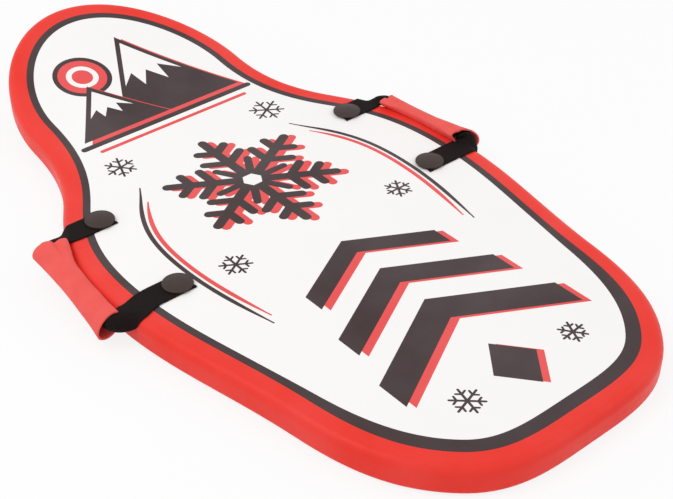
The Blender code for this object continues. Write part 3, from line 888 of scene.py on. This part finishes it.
def base_profile():
    """Flange let into the underside, with the post's tube on it and a shallow dish below."""
    flange_top = BASE_RECESS + BASE_FLANGE_THICKNESS
    mouth = BASE_RECESS + BASE_TUBE_HEIGHT
    bore = POST_RADIUS + FIT_GAP
    dish = BASE_RECESS + BASE_DISH_DEPTH
    return [(0.0, flange_top), (bore, flange_top), (bore, mouth - BASE_TUBE_CHAMFER),
            (bore + BASE_TUBE_CHAMFER, mouth), (BASE_TUBE_RADIUS - BASE_TUBE_CHAMFER, mouth),
            (BASE_TUBE_RADIUS, mouth - BASE_TUBE_CHAMFER), (BASE_TUBE_RADIUS, flange_top),
            (BASE_FLANGE_RADIUS - BASE_FLANGE_CHAMFER, flange_top),
            (BASE_FLANGE_RADIUS, flange_top - BASE_FLANGE_CHAMFER),
            (BASE_FLANGE_RADIUS, BASE_RECESS + BASE_FLANGE_CHAMFER),
            (BASE_FLANGE_RADIUS - BASE_FLANGE_CHAMFER, BASE_RECESS),
            (BASE_DISH_RADIUS, BASE_RECESS), (BASE_DISH_FLOOR_RADIUS, dish), (0.0, dish)]


def build_plugs(material):
    for side_name, side in (("left", -1), ("right", 1)):
        for end_name, end in (("front", 1), ("rear", -1)):
            name = side_name + "_" + end_name
            place = Vector((side * PLUG_X, PLUG_MIDDLE_Y + end * PLUG_HALF_SPACING_Y, 0.0))
            build_turned(name + "_cap", cap_profile(), place, material, name + "_plug_cap")
            build_turned(name + "_base", base_profile(), place, material, name + "_plug_base")


# Handles

def handle_frame(handle):
    """Middle of the sleeve's front end and of its rear end, and the way from one to the other."""
    front, rear = [Vector((handle["side"] * out, PLUG_MIDDLE_Y + end * along, DECK + height))
                   for end, out, along, height
                   in zip((1, -1), handle["out"], handle["along"], handle["height"])]
    return front, rear, (rear - front).normalized()


def section_axes(handle, run, share):
    """Long and short axis of the grip's section: its lean turns from one end to the other."""
    front_lean, rear_lean = handle["lean"]
    lean = front_lean + (rear_lean - front_lean) * share
    across = Vector((handle["side"] * cos(lean), 0.0, -sin(lean)))
    across = (across - run * across.dot(run)).normalized()
    return across, run.cross(across) * handle["side"]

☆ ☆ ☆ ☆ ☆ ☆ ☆

## WHAT YOU NEED TO DO
Quote the listing above from its first line to the line with "dish), (0.0, dish)]", inclusive, and add nothing.

## TASK OUTPUT
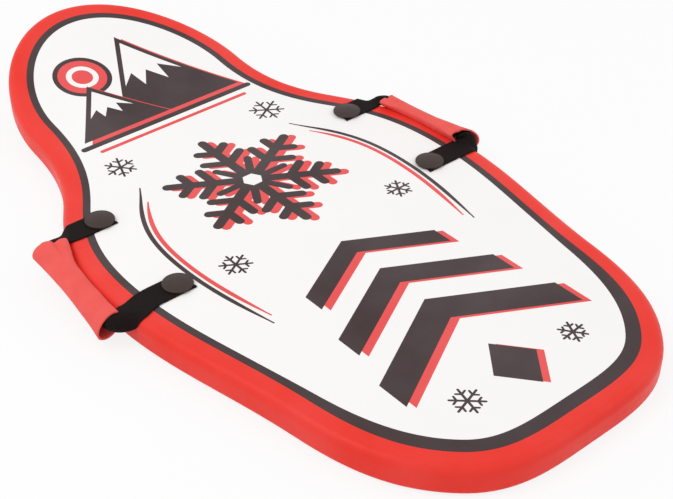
The Blender code for this object continues. Write part 3, from line 888 of scene.py on. This part finishes it.
def base_profile():
    """Flange let into the underside, with the post's tube on it and a shallow dish below."""
    flange_top = BASE_RECESS + BASE_FLANGE_THICKNESS
    mouth = BASE_RECESS + BASE_TUBE_HEIGHT
    bore = POST_RADIUS + FIT_GAP
    dish = BASE_RECESS + BASE_DISH_DEPTH
    return [(0.0, flange_top), (bore, flange_top), (bore, mouth - BASE_TUBE_CHAMFER),
            (bore + BASE_TUBE_CHAMFER, mouth), (BASE_TUBE_RADIUS - BASE_TUBE_CHAMFER, mouth),
            (BASE_TUBE_RADIUS, mouth - BASE_TUBE_CHAMFER), (BASE_TUBE_RADIUS, flange_top),
            (BASE_FLANGE_RADIUS - BASE_FLANGE_CHAMFER, flange_top),
            (BASE_FLANGE_RADIUS, flange_top - BASE_FLANGE_CHAMFER),
            (BASE_FLANGE_RADIUS, BASE_RECESS + BASE_FLANGE_CHAMFER),
            (BASE_FLANGE_RADIUS - BASE_FLANGE_CHAMFER, BASE_RECESS),
            (BASE_DISH_RADIUS, BASE_RECESS), (BASE_DISH_FLOOR_RADIUS, dish), (0.0, dish)]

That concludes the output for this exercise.